Los Angeles, 1967. Lucy Westenra and Bertha Mason – the forgotten women in Dracula and Jane Eyre – have been existing as undead immortals for centuries, unable to die and still tormented by the monsters that made them.
Lucy has long fought against Dracula’s intoxicating thrall, refusing his charismatic darkness and her ensuing appetite for blood. Bertha Mason, the madwoman in the attic, is still pursued from afar by Mr Rochester, who wants to add her to his collection of devoted female followers.
Then Dracula and Rochester make a shocking return in San Francisco. To finally write their own story, Lucy and Bertha must boldly reclaim their stories from the men who tried to erase them in this harrowing gothic tale of love, betrayal and coercion.
Reluctant Immortals‘ was my second book by Gwendolyn Kiste. It was just as strange and just as compelling as ‘The Rust Maidens‘ (2019). Like ‘The Rust Maidens’, this book was powered by rage at how men treat women, but this time that rage was shaped and focused through the strength of friendship and mutual support between two women who had (almost) freed themselves from abusive men.
The premise threw me a little at first: Lucy Westenra from ‘Dracula‘ and Bertha Mason, the wife in the attic from ‘Jane Eyre‘, immortal and living together in Los Angeles in 1967. They are still living in the shadow of the men they’ve tried to free themselves from. Lucy is guarding the urns holding Dracula’s ashes. Keeping them intact and separated is the only way to prevent Dracula’s return. Bertha is still hiding from Rochester, who has never stopped hunting her. Somehow (and the explanation is original and a bit of a stretch), Rochester and Bertha are as immortal as Lucy and Dracula. Lucy feels her vampirism as a curse that she has to control every day and which brings rot and decay to any place she spends time in. Thanks to her years locked in an attic, Bertha cannot bear to be in a confined space. The pair of them seek solace by escaping into the movies showing at one of the last remaining Drive-in movie lots. It’s not just Lucy and Dracula who are immortal,
I learned all this in the first quarter of the book.
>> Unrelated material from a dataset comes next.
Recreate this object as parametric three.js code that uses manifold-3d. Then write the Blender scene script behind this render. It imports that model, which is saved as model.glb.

I was still struggling to swallow it all when Jane Eyre, who is also immortal and somehow bound to Bertha, turned up. That felt like too much to take in. I almost stopped reading.
Instead, I took a deep breath, reminded myself that this was speculative fiction and that I should cut it some slack.
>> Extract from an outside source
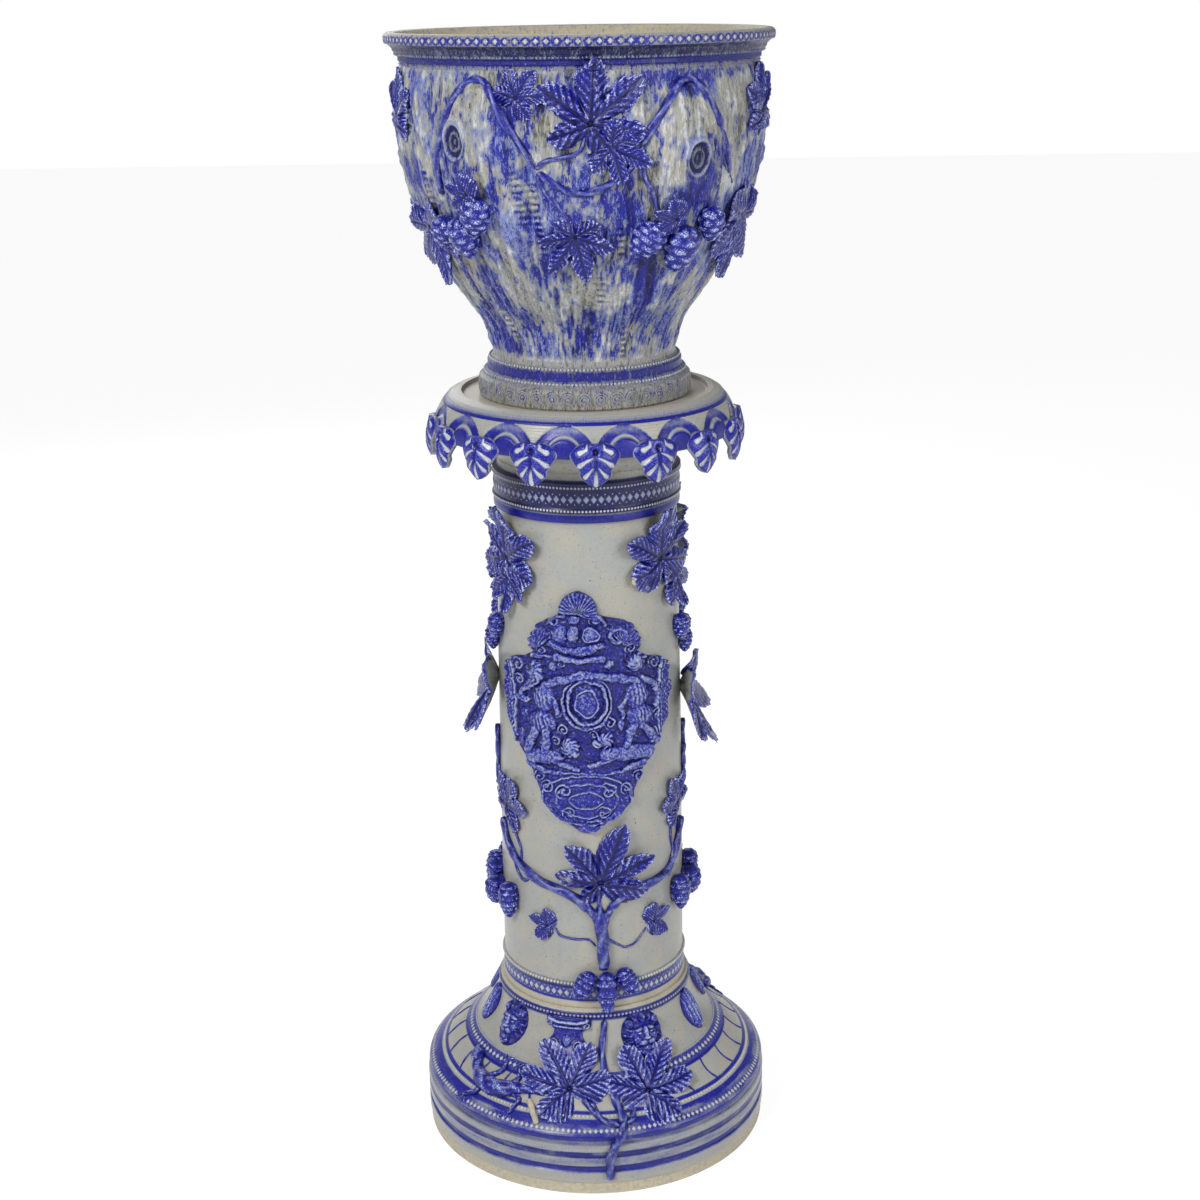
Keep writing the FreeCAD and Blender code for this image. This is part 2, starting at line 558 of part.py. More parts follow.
def hanging_leaf(azimuth):
    """One lobed leaf of the skirt: pressed on the lip, curling outwards and in again at its tip."""
    def reach(down):
        hook = DROP_HOOK * math.sin(0.5 * math.pi * min(1.0, 1.25 * down))
        return SKIRT_RADIUS - 4.5 + hook - 3.5 * down ** 3

    outline = list(DROP_OUTLINE) + [(0.0, 1.0)]
    outline += [(-width, down) for width, down in reversed(DROP_OUTLINE)] + [(0.0, 0.0)]
    back, front = [], []
    for width, down in outline:
        height = DROP_TOP + down * (DROP_TIP - DROP_TOP)
        turn = azimuth + math.degrees(width / SKIRT_RADIUS)
        radius = reach(down) - DROP_DROOP * (width / DROP_HALF_WIDTH) ** 2
        back.append(polar(radius, turn, height))
        front.append(polar(radius + DROP_EDGE, turn, height))
    middle = DROP_TOP + 0.5 * (DROP_TIP - DROP_TOP)
    crown = polar(reach(0.5) + DROP_CROWN, azimuth, middle)
    hollow = polar(reach(0.5), azimuth, middle)
    return closed_solid(fan(crown, front) + band(front, back) + fan(hollow, back))


def leaf_skirt():
    """The hanging leaves round the plate."""
    pitch = 360.0 / DROP_COUNT
    return Part.makeCompound([hanging_leaf(DROP_FIRST_AZIMUTH + pitch * i) for i in range(DROP_COUNT)])


def jardiniere():
    """The pot: foot, waist, swelling body, moulded rim, and the hollow inside."""
    outside = lines(POT_FOOT + POT_BODY[:1]) + arcs(POT_BODY) + lines(POT_BODY[-1:] + POT_RIM)
    floor = ((0.0, POT_FLOOR), (0.0, POT_FOOT[0][1]), POT_FOOT[0])
    inside = lines(POT_RIM[-1:] + POT_INSIDE + floor)
    return revolve(outside + inside)


# ---------------------------------------------------------------- assembly

def build():
    """Every node and its shape."""
    pot_wall = Wall(lines((POT_FOOT[-1], POT_BODY[0])) + arcs(POT_BODY) + lines((POT_BODY[-1], POT_RIM[0])))
    shaft_wall = Wall(lines((COLUMN_LOWER_BANDS[0], COLUMN_SHAFT[0])) + arcs(COLUMN_SHAFT)
                      + lines((COLUMN_SHAFT[-1], COLUMN_UPPER_BANDS[-1])))
    drum = ((PLINTH_RADIUS, 0.0), (PLINTH_RADIUS, PLINTH_WALL_TOP), PLINTH_SLOPE[0])
    collar = (PLINTH_SLOPE[-1], (PLINTH_TOP_RADIUS, PLINTH_TOP))
    plinth_wall = Wall(lines(drum) + arcs(PLINTH_SLOPE) + lines(collar))

    nodes = {"plinth": plinth(), "column": column(), "capital_plate": capital_plate(),
             "capital_floor": capital_floor(), "leaf_skirt": leaf_skirt(), "jardiniere": jardiniere()}
    for wall, leaves in ((pot_wall, POT_LEAVES), (shaft_wall, COLUMN_LEAVES), (plinth_wall, PLINTH_LEAVES)):
        for name, place in leaves.items():
            nodes[name] = with_twin([leaf(wall, *place)])
    for name, place in CURLED_LEAVES.items():
        nodes[name] = leaf(shaft_wall, *place)
    for name, cones in HOP_CLUSTERS.items():
        wall = pot_wall if name.startswith("pot") else shaft_wall
        nodes[name] = with_twin([hop_cone(wall, *cone) for cone in cones])
    for wall, vines in ((pot_wall, POT_VINES), (shaft_wall, COLUMN_VINES), (plinth_wall, PLINTH_VINES)):
        for name, (start, end, path) in vines.items():
            nodes[name] = with_twin([vine(wall, start, end, path)])
    for name, place in MASKS.items():
        nodes[name] = with_twin([boss(plinth_wall, *place)])
    nodes["plinth_lizard"] = with_twin([lizard(plinth_wall)])
    for name, azimuth in STUMPS.items():
        nodes[name] = with_twin([stump(pot_wall, azimuth)])
    nodes["shield_panel"] = with_twin([shield_panel(shaft_wall)])
    nodes["shield_boss"] = with_twin([boss(shaft_wall, *SHIELD)])
    return nodes


def main():
    os.makedirs(PARTS, exist_ok=True)
    for name, shape in build().items():
        shape.exportStep(f"{PARTS}/{name}.step")
        print(f"{name:26s} solids {len(shape.Solids):2d} valid {shape.isValid()} volume {shape.Volume:9.0f}")


main()
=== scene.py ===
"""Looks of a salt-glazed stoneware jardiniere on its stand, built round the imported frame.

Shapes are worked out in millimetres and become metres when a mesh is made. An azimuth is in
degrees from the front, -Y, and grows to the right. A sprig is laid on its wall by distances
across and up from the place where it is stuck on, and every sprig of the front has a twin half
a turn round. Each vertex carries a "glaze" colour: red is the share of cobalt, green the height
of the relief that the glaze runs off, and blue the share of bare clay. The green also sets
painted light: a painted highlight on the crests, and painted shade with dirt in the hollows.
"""

import math

import bpy
import numpy as np
from mathutils import Matrix, Vector


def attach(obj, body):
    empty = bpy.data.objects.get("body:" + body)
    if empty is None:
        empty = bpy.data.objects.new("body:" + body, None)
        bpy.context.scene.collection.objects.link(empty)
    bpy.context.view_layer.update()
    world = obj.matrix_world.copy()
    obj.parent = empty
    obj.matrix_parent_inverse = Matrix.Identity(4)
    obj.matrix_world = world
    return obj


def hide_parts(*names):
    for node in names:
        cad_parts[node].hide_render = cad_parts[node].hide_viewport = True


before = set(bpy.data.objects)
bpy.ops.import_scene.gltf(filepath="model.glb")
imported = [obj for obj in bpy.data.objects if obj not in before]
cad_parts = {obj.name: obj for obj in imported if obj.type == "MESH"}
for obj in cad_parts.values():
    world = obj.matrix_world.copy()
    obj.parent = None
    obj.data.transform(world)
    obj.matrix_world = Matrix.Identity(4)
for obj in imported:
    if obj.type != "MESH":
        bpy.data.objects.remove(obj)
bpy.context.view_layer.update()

MM = 0.001
DETAIL = 1.0

# ---------------------------------------------------------------- walls, as (radius, height)
PLINTH_DRUM = ((187.5, 0.0), (187.5, 12.7), (189.0, 14.0), (189.0, 25.0), (187.0, 27.0), (187.0, 32.0),
               (189.0, 34.0), (189.0, 43.0), (188.4, 44.5), (188.4, 49.5), (189.0, 51.0), (189.0, 56.0),
               (187.0, 60.0), (188.0, 67.0), (187.0, 70.0))
PLINTH_SLOPE = ((187.0, 70.0), (161.0, 90.0), (134.0, 113.0), (115.5, 134.0), (106.0, 157.0))
PLINTH_COLLAR = ((106.0, 157.0), (105.5, 161.0), (106.2, 164.0), (105.5, 167.0), (103.5, 169.0),
                 (103.5, 172.0), (82.0, 172.0), (82.0, 194.0), (70.0, 194.0), (70.0, 158.0), (90.0, 150.0),
                 (112.0, 116.0), (138.0, 90.0), (175.0, 56.0), (175.0, 0.0))
COLUMN_FOOT = ((101.0, 172.0), (101.0, 177.0), (99.5, 180.0), (99.5, 194.0), (100.3, 197.0), (98.8, 204.0))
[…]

I’m glad I did because, once I relaxed and accepted the story on its own terms, it became a compelling tale that I had to learn the end of. The pace of the story picked up as Lucy and Bertha’s life in L.A. turned to ash and they headed to San Francisco during the ‘Summer Of Love’ to find Jane, who seemed to have gone back to Rochester.
I loved the unromantic but non-judgmental depiction of hippies. The dirt, the desperation and the self-delusion of the lifestyle were clearly shown, but so was the hope that drove these lost young people to search for something better than the fractured lives they’d lived.
The anarchic, a-summer-outside-of-time atmosphere of San Francisco provided the perfect setting for Lucy and Bertha to confront the malignant masculinity and insatiable hunger of Dracula and Rochester. I was glad that this wasn’t a Marvel Universe Good Guys versus Bad Guys kind of confrontation, but rather an opportunity for Lucy and Bertha to stand their ground.
Lucy was the driving force of the book. I loved how she saw the world and the courage and discipline she showed in shaping her own life and refusing to be ruled by the expectations and constraints powerful men tried to impose on her.
I hope that, sometime soon, one of the new wave of women directors in Hollywood picks this novel up and turns it into an extraordinary film.